The poise and professionalism displayed during that glorious 1970 night at Wolves Social Club was still pristine. Age had not blunted the elegance.

The White Cliffs of Dover star whose songs helped humble Hitler had been the Armed Forces’ darling. Her faultless Wolverhampton performance showed Civvy Street was still smitten 25 years after the conflict.

Dame Vera Lynn in 2005

The love affair continued until her death, in 2020, at the grand old age of 103.

Yet a dark shadow hung over Dame Vera – a frequent visitor to our region - as she took the stage. She was an unlikely target of playboy assassin Carlos the Jackal, a ruthless killer whose infamy as a terrorist is only eclipsed by Osama bin Laden: a smooth criminal whose soulless stare was hidden by dark glasses.

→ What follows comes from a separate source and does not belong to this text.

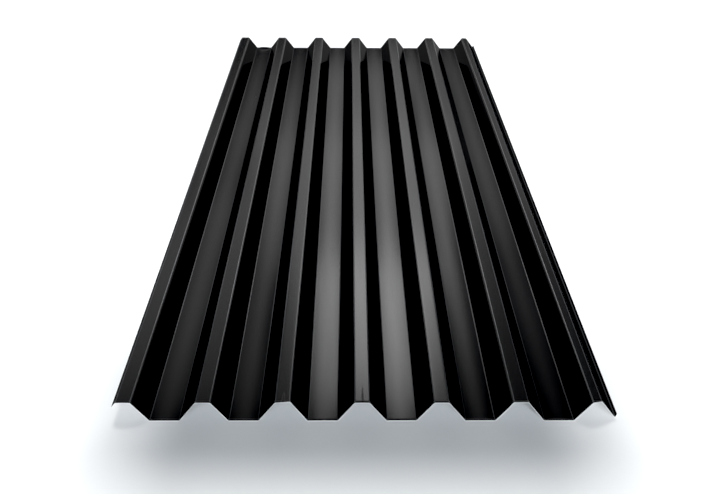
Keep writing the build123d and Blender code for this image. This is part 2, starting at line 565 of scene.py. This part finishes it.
def with_gauge(tree, underside, given):
    """The closed strip: its top face stands one gauge off the underside, and its rim joins them.

    The shear drew the top face down a little at both cut ends.
    """
    along = add(tree, "ShaderNodeSeparateXYZ", [add(tree, "GeometryNodeInputPosition")]).outputs["Y"]
    end = add(tree, "ShaderNodeMath", [given["Length"], 0.5], operation="MULTIPLY")
    inner = add(tree, "ShaderNodeMath", [end, given["Rollover reach"]], operation="SUBTRACT")
    share = add(tree, "ShaderNodeMapRange", {
        "Value": add(tree, "ShaderNodeMath", [along], operation="ABSOLUTE"),
        "From Min": inner, "From Max": end})
    drop = add(tree, "ShaderNodeMath", [share, share], operation="MULTIPLY")
    drop = add(tree, "ShaderNodeMath", [drop, given["Rollover"]], operation="MULTIPLY")
    gauge = add(tree, "ShaderNodeMath", [given["Gauge"], drop], operation="SUBTRACT")
    raised = add(tree, "GeometryNodeExtrudeMesh", {
        "Mesh": underside, "Offset Scale": gauge, "Individual": False}, mode="FACES")
    joined = add(tree, "GeometryNodeJoinGeometry")
    for part in (raised, add(tree, "GeometryNodeFlipFaces", {"Mesh": underside})):
        tree.links.new(part.outputs[0], joined.inputs[0])
    welded = add(tree, "GeometryNodeMergeByDistance", {"Geometry": joined, "Distance": WELD})
    box = add(tree, "GeometryNodeBoundBox", {"Geometry": welded})
    middle = add(tree, "ShaderNodeVectorMath", [box.outputs["Min"], box.outputs["Max"]],
                 operation="ADD")
    middle = add(tree, "ShaderNodeVectorMath", {0: middle, "Scale": -0.5}, operation="SCALE")
    middle_x = add(tree, "ShaderNodeSeparateXYZ", [middle]).outputs["X"]
    centred = add(tree, "GeometryNodeTransform", {
        "Geometry": welded, "Translation": add(tree, "ShaderNodeCombineXYZ", {"X": middle_x})})
    smooth = add(tree, "GeometryNodeSetShadeSmooth", {"Geometry": centred, "Shade Smooth": True},
                 domain="FACE")
    angle = add(tree, "GeometryNodeInputMeshEdgeAngle").outputs["Unsigned Angle"]
    is_rim = add(tree, "FunctionNodeCompare", {"A": angle, "B": RIM_ANGLE},
                 operation="GREATER_THAN")
    crisp = add(tree, "GeometryNodeSetShadeSmooth", {
        "Geometry": smooth, "Selection": is_rim, "Shade Smooth": False}, domain="EDGE")
    plain = add(tree, "GeometryNodeRealizeInstances", {"Geometry": crisp})
    back = add(tree, "GeometryNodeSetMaterial", {"Geometry": plain, "Material": given["Back coat"]})
    top = add(tree, "GeometryNodeSetMaterial", {
        "Geometry": back, "Selection": raised.outputs["Top"], "Material": given["Top coat"]})
    return add(tree, "GeometryNodeSetMaterial", {
        "Geometry": top, "Selection": raised.outputs["Side"], "Material": given["Cut edge"]})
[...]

The inclusion of her name and ex-directory number on a hit-list, scrawled in red ink and found when Scotland Yard’s anti-terrorist squad raided the Jackal’s London lair seems a little bizarre, akin to discovering Morecambe and Wise in the “marked for death” dossier.

But Carlos, born Ilich Ramirez Sanchez in Venezuela, a cold-hearted hitman who claims to have killed 80, appears to have harboured bizarre grudges.

Venezuelan international terrorist Carlos the Jackal

The Jackal’s list of intended prey also included Prime Minister Edward Heath, violinist Yehudi Menuhin, the film industry’s Sir Richard Attenborough and supermarket king Lord Sainsbury.

Now 74, Carlos is still with us and languishes in a French prison where he is serving three life terms for 16 murders.

Perhaps his long days are dogged by the torment of those who escaped his clutches – Dame Vera and Dickie Attenborough among them.

The details of the surreal hit-list were first made public by author John Follain in his 1998 book Jackal. A string of tabloid papers later gave more details about the incredible plot.

Follain believed Dame Vera was to be abducted, not murdered.

“The Jackal was working for the Popular Front for the Liberation of Palestine at the time,” he said.

“The organisation was short of money, so Vera Lynn could have been a kidnap target as much as an assassination victim.”

The Sunday Mirror claimed it was a close call for the national treasure.

“Dame Vera and others were only spared because the Jackal’s cover was blown after he shot dead two French secret service agents and a former terrorist turned informer in Paris in 1975,” the paper told readers.